Enhancing electromagnetic wave absorption with core-shell structured SiO2@MXene@MoS2 nanospheres

Material composition and structural design are important factors influencing the electromagnetic wave (EMW) absorption performance of materials. To alleviate the impedance mismatch attributed to the high dielectric constant of Ti3C2Tx MXene, we have successfully synthesized core-shell structured SiO2@MXene@MoS2 nanospheres. This architecture, comprising SiO2 as the core, MXene as the intermediate layer, and MoS2 as the outer shell, is achieved through an electrostatic self-assembly method combined with a hydrothermal process.
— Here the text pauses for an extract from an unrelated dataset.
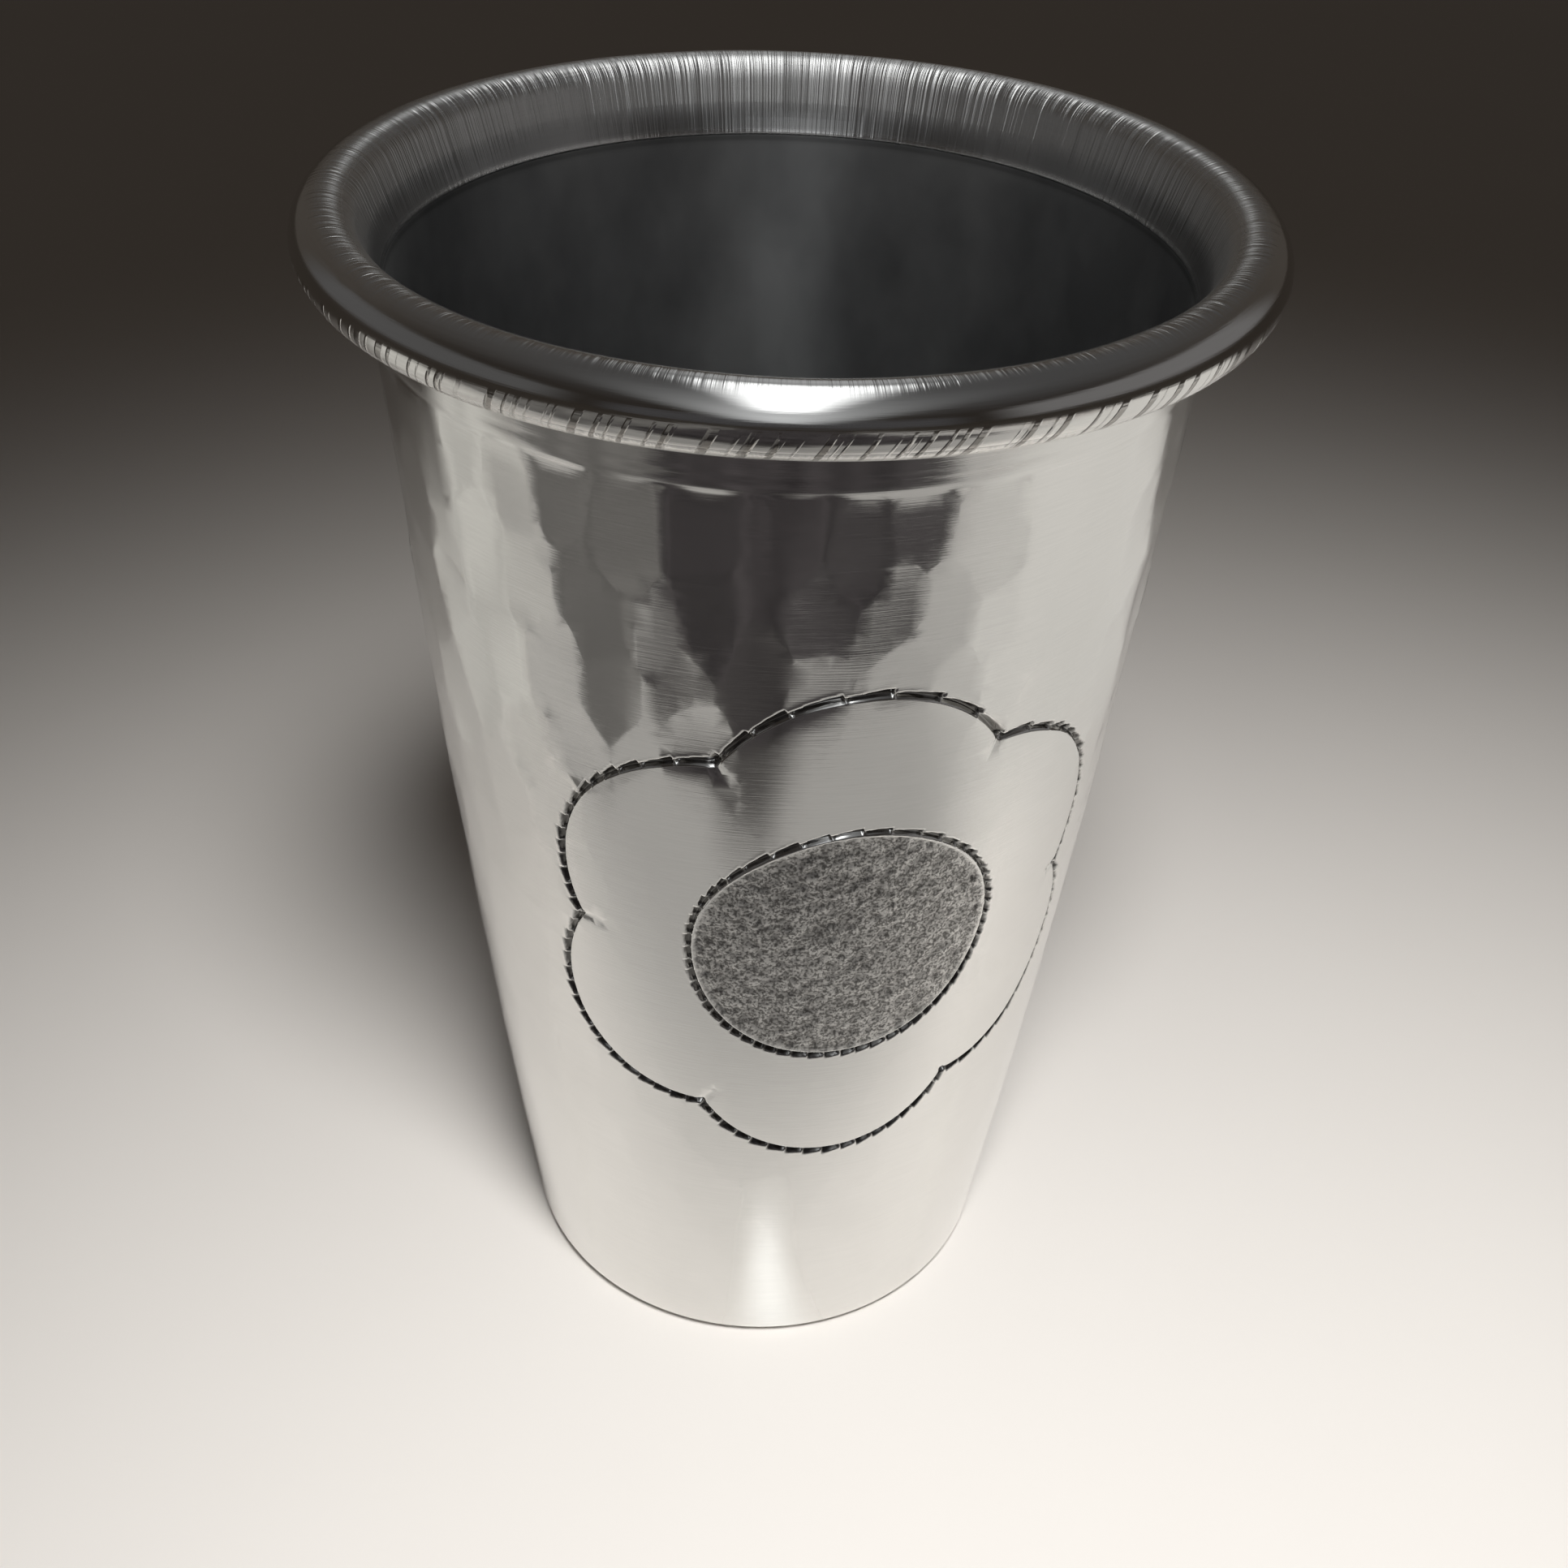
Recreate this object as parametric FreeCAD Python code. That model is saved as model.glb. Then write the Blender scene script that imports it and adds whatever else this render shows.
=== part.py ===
import FreeCAD, Part
import math
import os

# A hand-hammered sheet aluminium shot cup: a tapered wall with a wired, rolled rim,
# and a shallow bottom disc pressed down the taper onto a lip turned in at the foot.
# Millimetres. The cup's axis is Z and it stands on z = 0.

# Overall form
HEIGHT = 63.5  # table to the crest of the rim
RIM_RADIUS = 22.15  # outside of the rim bead
NECK_Z = 59.9  # where the wall stops rising straight and flares into the bead
NECK_RADIUS = 19.15  # outer skin of the wall at the neck
FOOT_RADIUS = 13.75  # outer skin of the wall run down to the table
SWELL = 0.5  # how far the wall bows out at half height

# Sheet, rim bead and core wire
SHEET = 0.8  # gauge of the wall
BEAD_RADIUS = 1.5  # outside of the roll
WIRE_ROOM = 0.05  # radial room between the roll and its wire
FLARE_LEAN = 0.35  # how far the hidden skin's curve leans out as it leaves the neck
MOUTH_DEGREES = 161  # where the bead's inner side runs off into the conical mouth
CURL_END_DEGREES = -130  # where the roll's cut edge stops, just short of the wall
WIRE_TURN_DEGREES = 359  # the wire is cut and butted, with a small gap at the back

# Foot and bottom disc
FOOT_EDGE = 1.0  # outside radius of the bend into the foot
LIP_RADIUS = 11.6  # cut edge of the lip turned in under the disc
DISC_GAUGE = 0.8
DISC_BEND = 1.2  # outside radius of the disc's turned-up edge
DISC_EDGE_Z = 3.4  # top of the disc's turned-up edge
DISC_ROOM = 0.03  # radial room between the disc's edge and the wall

# Fine line turned round the wall, below the smooth collar under the bead
LINE_Z = 58.0
LINE_DEPTH = 0.1
LINE_TOOL_RADIUS = 0.25

# Worked out from the dimensions above
BEAD_CENTRE_RADIUS = RIM_RADIUS - BEAD_RADIUS
BEAD_CENTRE_Z = HEIGHT - BEAD_RADIUS
ROLL_INSIDE_RADIUS = BEAD_RADIUS - SHEET
WIRE_RADIUS = ROLL_INSIDE_RADIUS - WIRE_ROOM
FLARE_PULL = (BEAD_CENTRE_Z - NECK_Z) / 3  # handle length of the flare's curve


def outer_skin(z):
    """Radius of the wall's outer skin below the neck."""
    t = z / NECK_Z
    return FOOT_RADIUS + (NECK_RADIUS - FOOT_RADIUS) * t + 4 * SWELL * t * (1 - t)


def inner_skin(z):
    """Radius of the wall's inner skin below the neck."""
    return outer_skin(z) - SHEET


def at(radius, z):
    """A point of a section, drawn in the XZ plane."""
    return FreeCAD.Vector(radius, 0, z)


def around(centre, radius, degrees):
    """The point at an angle on a circle of the section; 0 degrees points outwards."""
    angle = math.radians(degrees)
    return at(centre.x + radius * math.cos(angle), centre.z + radius * math.sin(angle))


def line(start, end):
    return Part.LineSegment(start, end).toShape()


def arc(centre, radius, start, end):
    """An arc of the section from one angle to another, in degrees."""
    points = [around(centre, radius, angle) for angle in (start, (start + end) / 2, end)]
    return Part.Arc(*points).toShape()


def bowed(skin, start_z, end_z):
    """The gently bowed run of a skin between two heights."""
    heights = (start_z, (start_z + end_z) / 2, end_z)
    return Part.Arc(*[at(skin(z), z) for z in heights]).toShape()


def flare(neck, top):
    """The curve that carries the hidden skin out from the neck into the roll."""
    up = FreeCAD.Vector(0, 0, FLARE_PULL)
    lean = FreeCAD.Vector(FLARE_LEAN, 0, 0)
    curve = Part.BezierCurve()
    curve.setPoles([neck, neck + up + lean, top - up, top])
    return curve.toShape()


def revolve(edges):
    """Turns a closed section into a solid about the cup's axis."""
    wire = Part.Wire(Part.__sortEdges__(edges))
    axis_point = FreeCAD.Vector(0, 0, 0)
    return Part.Face(wire).revolve(axis_point, FreeCAD.Vector(0, 0, 1), 360)


def cup_wall():
    """The wall: lip, foot bend, tapered sheet, flare and the roll around the wire."""
    bead = at(BEAD_CENTRE_RADIUS, BEAD_CENTRE_Z)
    bend = at(outer_skin(FOOT_EDGE) - FOOT_EDGE, FOOT_EDGE)
    inside_bend = FOOT_EDGE - SHEET
    outer_top = around(bead, ROLL_INSIDE_RADIUS, 180)
    mouth_top = around(bead, BEAD_RADIUS, MOUTH_DEGREES)
    section = [
        line(at(LIP_RADIUS, 0), at(bend.x, 0)),
        arc(bend, FOOT_EDGE, -90, 0),
        bowed(outer_skin, FOOT_EDGE, NECK_Z),
        flare(at(outer_skin(NECK_Z), NECK_Z), outer_top),
        arc(bead, ROLL_INSIDE_RADIUS, 180, CURL_END_DEGREES),
        line(
            around(bead, ROLL_INSIDE_RADIUS, CURL_END_DEGREES),
            around(bead, BEAD_RADIUS, CURL_END_DEGREES),
        ),
        arc(bead, BEAD_RADIUS, CURL_END_DEGREES, MOUTH_DEGREES),
        line(mouth_top, at(inner_skin(NECK_Z), NECK_Z)),
        bowed(inner_skin, FOOT_EDGE, NECK_Z),
        arc(bend, inside_bend, -90, 0),
        line(at(bend.x, SHEET), at(LIP_RADIUS, SHEET)),
        line(at(LIP_RADIUS, SHEET), at(LIP_RADIUS, 0)),
    ]
    tool_radius = outer_skin(LINE_Z) + LINE_TOOL_RADIUS - LINE_DEPTH
    line_tool = Part.makeTorus(tool_radius, LINE_TOOL_RADIUS)
    line_tool.translate(FreeCAD.Vector(0, 0, LINE_Z))
    return revolve(section).cut(line_tool)


def rim_wire():
    """The core wire of the rim, a ring whose ends butt at the back of the cup."""
    ring = Part.makeTorus(
        BEAD_CENTRE_RADIUS,
        WIRE_RADIUS,
        FreeCAD.Vector(0, 0, 0),
        FreeCAD.Vector(0, 0, 1),
        0,
        360,
        WIRE_TURN_DEGREES,
    )
    ring.rotate(FreeCAD.Vector(0, 0, 0), FreeCAD.Vector(0, 0, 1), 90)
    ring.translate(FreeCAD.Vector(0, 0, BEAD_CENTRE_Z))
    return ring


def base_disc():
    """The bottom: a disc with its edge turned up, lying on the lip inside the wall."""
    bend_z = SHEET + DISC_BEND
    bend = at(inner_skin(bend_z) - DISC_ROOM - DISC_BEND, bend_z)
    inside_bend = DISC_BEND - DISC_GAUGE
    edge_radius = inner_skin(DISC_EDGE_Z) - DISC_ROOM
    floor_z = SHEET + DISC_GAUGE
    section = [
        line(at(0, SHEET), at(bend.x, SHEET)),
        arc(bend, DISC_BEND, -90, 0),
        line(around(bend, DISC_BEND, 0), at(edge_radius, DISC_EDGE_Z)),
        line(at(edge_radius, DISC_EDGE_Z), at(edge_radius - DISC_GAUGE, DISC_EDGE_Z)),
        line(at(edge_radius - DISC_GAUGE, DISC_EDGE_Z), around(bend, inside_bend, 0)),
        arc(bend, inside_bend, -90, 0),
        line(at(bend.x, floor_z), at(0, floor_z)),
        line(at(0, floor_z), at(0, SHEET)),
    ]
    return revolve(section)


os.makedirs("parts", exist_ok=True)
for build in (cup_wall, rim_wire, base_disc):
    shape = build()
    shape.exportStep(f"parts/{build.__name__}.step")
    print(build.__name__, shape.isValid(), round(shape.Volume, 1), shape.BoundBox)
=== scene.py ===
import math

import bpy
import numpy as np
from mathutils import Matrix, Vector
from mathutils.geometry import delaunay_2d_cdt


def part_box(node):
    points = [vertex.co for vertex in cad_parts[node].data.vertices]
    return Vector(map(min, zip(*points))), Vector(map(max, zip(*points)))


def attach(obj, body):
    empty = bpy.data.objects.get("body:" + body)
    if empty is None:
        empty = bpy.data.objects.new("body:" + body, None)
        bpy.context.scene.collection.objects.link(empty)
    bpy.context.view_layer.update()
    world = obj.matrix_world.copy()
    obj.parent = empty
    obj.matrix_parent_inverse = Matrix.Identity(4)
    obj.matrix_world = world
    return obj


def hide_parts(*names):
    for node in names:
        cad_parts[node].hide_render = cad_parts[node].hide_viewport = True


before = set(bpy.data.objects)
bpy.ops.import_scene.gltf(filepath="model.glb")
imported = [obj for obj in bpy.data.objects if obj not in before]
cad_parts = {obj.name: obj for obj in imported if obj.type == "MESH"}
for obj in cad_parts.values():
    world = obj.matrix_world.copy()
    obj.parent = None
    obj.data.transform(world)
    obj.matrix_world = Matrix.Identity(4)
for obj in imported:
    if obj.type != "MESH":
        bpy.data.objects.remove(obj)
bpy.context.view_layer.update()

# ---------------------------------------------------------------- sizes, in metres
MM = 0.001
WALL_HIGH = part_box("cup_wall")[1]
WIRE_LOW, WIRE_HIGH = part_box("rim_wire")
DISC_LOW, DISC_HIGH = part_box("base_disc")

HEIGHT = WALL_HIGH.z
SHEET = DISC_LOW.z  # the disc lies on the lip, which is one sheet thick
BEAD_Z = (WIRE_LOW.z + WIRE_HIGH.z) / 2
BEAD_RADIUS = HEIGHT - BEAD_Z
BEAD_CENTRE = WALL_HIGH.x - BEAD_RADIUS
ROLL_INSIDE = BEAD_RADIUS - SHEET
CURL_END = math.radians(-130)
MOUTH = math.radians(161)  # where the bead runs off into the conical mouth

NECK_Z = 59.9 * MM
NECK_RADIUS = 19.15 * MM
FOOT_RADIUS = 13.75 * MM
SWELL = 0.5 * MM
FOOT_EDGE = 1.0 * MM
LIP_RADIUS = 11.6 * MM
LINE_Z = 58.0 * MM
FLARE_LEAN = 0.35 * MM

# ---------------------------------------------------------------- mesh density
COLUMNS = 288
LINE_STEPS = (-0.2, -0.1, 0, 0.1, 0.2, 0.45, 0.6, 0.75, 0.9, 1.05)  # rows by the collar's lines, mm
BAND_STEP = 0.085 * MM  # between points that follow a chased line
BAND_OFFSETS = np.array(
    [-0.75, -0.5, -0.34, -0.3, -0.25, -0.2, -0.15, -0.11, -0.03, 0.06, 0.14, 0.21, 0.28, 0.36, 0.5]
)  # of those points from the line, mm
STIPPLE_STEP = 0.17 * MM
TURN = 2 * math.pi
UNROLL = 18.0 * MM  # radius at which the wall is laid flat to be triangulated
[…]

This complex core-shell structure not only provides a variety of loss mechanisms that effectively dissipate electromagnetic energy but also prevents self-aggregation of MXene and MoS2 nanosheets. Notably, the synergistic combination of SiO2 and MoS2 with highly conductive MXene enables the suitable dielectric constant of the composites, ensuring optimal impedance matching. Therefore, the core-shell structured SiO2@MXene@MoS2 nanospheres exhibit excellent EMW absorption performance, featuring a remarkable minimum reflection loss (RLmin) of -52.11 dB (2.4 mm). It is noteworthy that these nanospheres achieve an ultra-wide effective absorption bandwidth (EAB) of 6.72 GHz. This work provides a novel approach for designing and synthesizing high-performance EMW absorbers characterized by "wide bandwidth and strong reflection loss."